There are also many more opportunities for professional growth as we’ve grown. It used to be there was me and then everyone else at the same level (expert repair technicians). Today we have store managers, regional managers, a warehouse manager, a new school sales division manager, and we recently promoted one of our top store managers to a new marketing position we created for her.
But we are not done. Our goal is not only to continue raising pay and benefits, but also to keep improving and expanding our company’s culture and work satisfaction.
Living our Values Part II – Taking Care of Customers
Everyone has had this frustrating customer service experience: “I’m sorry I can’t do more for you but our company policy doesn’t allow me to do anything else.”
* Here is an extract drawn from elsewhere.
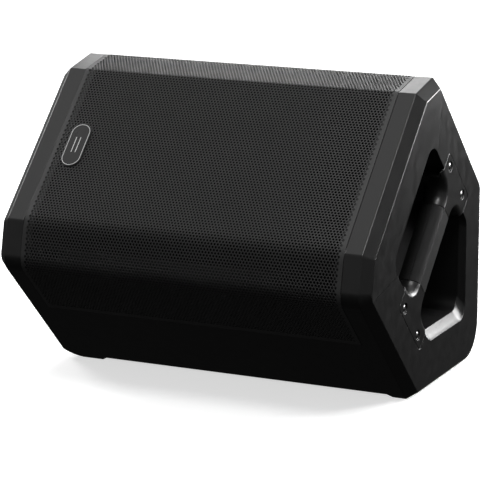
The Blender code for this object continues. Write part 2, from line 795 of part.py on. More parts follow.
def pole_socket():
    """Cup for a stand's pole in the -X end; local Z points out of that end."""
    place = end_place(POLE_DEPTH, -WIDTH / 2)
    cup = [(POLE_HOLE, 0), (45, 0), (45, -4), (22, -4), (22, -80), (0, -80), (0, -77), (POLE_HOLE, -77)]
    socket = turned("pole_socket", cup, place, 40)
    finish(socket, "socket")


def feet():
    for i, (x, y) in enumerate(foot_spots(), 1):
        pad = rectangle(x - 7.5, x + 7.5, y - 22, y + 22, 6.7)
        finish(prism(f"rubber_foot_{i}", pad, "Z", 0, 3.0), "rubber")


# ---------------------------------------------------------------- amplifier

SOCKETS = (("input_jack_1", 92.0), ("input_jack_2", 52.0), ("link_jack", 12.0))
KNOBS = (("level_knob_1", 92.0), ("level_knob_2", 52.0), ("bass_knob", 12.0), ("treble_knob", -24.0))
BUTTONS = (("contour_button", -24.0), ("ground_button", -44.0))
SOCKET_ROW = 168.0
KNOB_ROW = 122.0
POWER_X = -92.0
INLET_Z = 84.0
ROCKER_Z = 150.0


def panel_screws():
    x = PANEL_WIDE / 2 - 6
    for z in (PANEL_LOW + 6, PANEL_HIGH - 6):
        for side in (x, 0.0, -x):
            yield side, z


def panel():
    half = PANEL_WIDE / 2 - GAP
    inner = REAR_Y - PANEL_RECESS - PANEL_SHEET
    plate = block("amp_panel", -half, half, inner, REAR_Y - PANEL_RECESS, PANEL_LOW + GAP, PANEL_HIGH - GAP)
    for _, x in SOCKETS:
        hole = turned("hole", [(0, -9), (12.3, -9), (12.3, 9), (0, 9)], panel_place(x, SOCKET_ROW), 20)
        cut(plate, hole)
    for _, x in KNOBS:
        cut(plate, turned("hole", [(0, -9), (3.6, -9), (3.6, 9), (0, 9)], panel_place(x, KNOB_ROW), 12))
    for _, x in BUTTONS:
        cut(plate, block("hole", -4, 4, -4, 4, -9, 9, panel_place(x, SOCKET_ROW)))
    cut(plate, block("hole", -14.3, 14.3, -10.3, 10.3, -9, 9, panel_place(POWER_X, INLET_Z)))
    cut(plate, block("hole", -10.3, 10.3, -14.3, 14.3, -9, 9, panel_place(POWER_X, ROCKER_Z)))
    cut(plate, turned("hole", [(0, -9), (2.8, -9), (2.8, 9), (0, 9)], panel_place(-60, SOCKET_ROW), 10))
    for x, z in panel_screws():
        cut(plate, turned("hole", [(0, -9), (2.0, -9), (2.0, 9), (0, 9)], panel_place(x, z), 8))
    finish(plate, "panel")
    for i, (x, z) in enumerate(panel_screws(), 1):
        head = [(0, 2.2), (2.4, 1.9), (3.4, 0.9), (3.4, GAP), (1.6, GAP), (1.6, -2.3), (0, -2.3)]
        finish(turned(f"panel_screw_{i}", head, panel_place(x, z), 10), "screw")


def flanged_well(name, flange, body, well, depth, place):
    """Rectangular housing through the panel, with a flange outside it and a well in its front."""
    steps = [(body, -depth), (body, GAP), (flange, GAP), (flange, 2.8), (well, 2.8), (well, 3 - depth)]
    rings = [along("Z", rectangle(-wide, wide, -tall, tall), z) for (wide, tall), z in steps]
    return loft(name, rings, place)


def sockets():
    for name, x in SOCKETS:
        place = panel_place(x, SOCKET_ROW)
        body = [(0, -22), (12, -22), (12, GAP), (15.5, GAP), (15.5, 2.5), (9.5, 2.5), (9.5, -12), (0, -12)]
        jack = turned(name, body, place, 20)
        finish(jack, "socket")
    place = panel_place(POWER_X, INLET_Z)
    finish(flanged_well("power_inlet", (24, 13.5), (14, 10), (12, 8), 20, place), "socket")
    place = panel_place(POWER_X, ROCKER_Z)
    finish(flanged_well("power_switch_frame", (13, 17), (10, 14), (8, 12), 16, place), "socket")
    rocker = [(-10.6, 2.2), (-10.0, 4.6), (0, 2.4), (10.0, 0.6), (10.6, -1.4), (6, -7), (-6, -5)]
    sections = [[(x, y, z) for y, z in rocker] for x in (-7.5, 7.5)]
    finish(loft("power_rocker", sections, place), "knob")


def controls():
    for name, x in KNOBS:
        place = panel_place(x, KNOB_ROW)
        skirt = [(0, -6), (2.8, -6), (2.8, 1), (8.5, 1), (8.5, 3), (6.6, 5), (6.0, 14), (0, 14)]
        knob = turned(name, skirt, place, 18)
        cut(knob, block("mark", -0.5, 0.5, 1.5, 9, 13.2, 16, place))
        finish(knob, "knob")
    for name, x in BUTTONS:
        cap = prism(name, rectangle(-3.4, 3.4, -3.4, 3.4, 1.0, 2), "Z", -7, 5, panel_place(x, SOCKET_ROW))
        finish(cap, "knob")
    lens = [(0, -5), (2.4, -5), (2.4, 0.6), (1.7, 1.6), (0, 2.0)]
    finish(turned("power_lens", lens, panel_place(-60, SOCKET_ROW), 16), "lens")


def electronics():
    """Amplifier board behind the panel, its heat sink, and the mains transformer on the floor."""
    face = REAR_Y - PANEL_RECESS - PANEL_SHEET
    board = block("amp_board", -60, 110, face - 42, face - 40, 62, 186)
    finish(board, "board")
    sink = block("heat_sink", -75, -65, face - 62, face - 24, 62, 186)
    for i in range(5):
        y = face - 60 + 8 * i
        join(sink, block("fin", -65.5, -63.2, y, y + 2, 62, 186))
    for i in range(4):
        z = 68 + 30 * i
        join(sink, block("web", -110, -74, face - 58, face - 28, z, z + 3))
    finish(sink, "fins")
    place = Matrix.Translation(Vector((60, 60, 9.9)) * MM)
    ring = [(16, 0), (46, 0), (52, 6), (52, 34), (46, 40), (16, 40), (13, 36), (13, 4)]
    finish(turned("mains_transformer", ring, place, 28), "copper")
    bolt = [(0, 0), (4, 0), (4, 40.3), (24, 40.3), (24, 42.3), (0, 42.3)]
    finish(turned("transformer_clamp", bolt, place, 24), "steel")


def main():
    for thing in list(bpy.data.objects):
        bpy.data.objects.remove(thing)
    shells()
    grille_and_foam()
    badge()
    handle()
    woofer()
    horn()
    ports()
    pole_socket()
    feet()
    panel()
    sockets()
    controls()
    electronics()


main()
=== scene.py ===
"""Looks of the stage monitor wedge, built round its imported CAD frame.

Sizes are in millimetres and become metres when a mesh is made. As in the CAD source, most pieces are
drawn in the FACE frame: X along the wedge, Y up the slope of the grille, Z out of it.
"""

import math

import bmesh
import bpy
import numpy as np
from mathutils import Matrix, Vector


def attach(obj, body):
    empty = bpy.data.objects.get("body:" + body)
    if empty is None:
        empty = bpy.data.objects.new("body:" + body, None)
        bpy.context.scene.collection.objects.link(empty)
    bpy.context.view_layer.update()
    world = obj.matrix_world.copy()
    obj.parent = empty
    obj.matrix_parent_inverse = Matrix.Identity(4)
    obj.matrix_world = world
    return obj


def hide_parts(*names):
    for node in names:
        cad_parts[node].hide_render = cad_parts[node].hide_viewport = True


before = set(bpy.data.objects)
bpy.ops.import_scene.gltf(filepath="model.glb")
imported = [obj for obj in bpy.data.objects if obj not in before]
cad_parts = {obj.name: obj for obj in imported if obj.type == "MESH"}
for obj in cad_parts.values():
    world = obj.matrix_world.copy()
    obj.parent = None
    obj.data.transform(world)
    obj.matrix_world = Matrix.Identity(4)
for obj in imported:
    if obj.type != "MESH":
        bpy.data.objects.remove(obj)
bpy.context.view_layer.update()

# GAP is the clearance between neighbours. REACH takes a cutter past the wedge, and DEEP through a panel.
MM = 0.001
GAP = 0.3
REACH = 300.0
DEEP = 9.0

# Distances in metres under which points are one point and edges are nothing, and the bend in degrees
# under which faces are one face. SHARP is the bend from which an edge is rounded, and SMOOTH_BELOW the
# one under which it is shaded smooth.
SAME_SPOT = 1e-7
SMALLEST = 2e-6
FLAT = 0.4
SHARP = 30.0
SMOOTH_BELOW = 40.0

# Cabinet, in the FACE frame. Every depth is counted back from the grille's plane.
WIDTH = 520.0
FACE_HALF = 121.45
BEVEL_RUN = 49.5
BEVEL_DROP = 31.8
FLANK = 230.8
HALF = FACE_HALF + BEVEL_RUN
BACK = BEVEL_DROP + FLANK
APEX = BACK + HALF
END_CHAMFER = 12.65
END_INSET = 12.2
SKID_HEIGHT = 4.1
END_BOTTOM_INSET = 7.7
SKID_INNER = 222.5
LEFT_SKID_INNER = 186.0
SKID_SLOPE = 6.9
LEFT_EDGE_RADIUS = 38.0
WALL = 5.0
SEAM = 51.0
CORNER_STEPS = 10
EDGE_RADIUS = 2.2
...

You will never hear that in one of our stores.
Our customers get to reap the benefits of our efforts to hire great people, take good care of them, and then empower them to do what they think is right.
All our employees are expected to create satisfied customers. That satisfaction might start with properly fixing a phone, but that’s not where it ends. At every step of the way, from answering phone calls or emails to checking customers in to taking payment, our employees are expected to provide a fantastic experience – and they deliver because they care about making JCD a great company.
This is most obvious in those rare instances where there’s a problem. It happens to every company that serves thousands of people a month. Each of our employees knows they have the authority to do what they think is right to help the customer and our business. They don’t need to ask a manager. This sometimes means we make a mistake but more often than not we get things right.
Most importantly to our customers? They are not being treated by a corporate script. They are being helped by experts who care.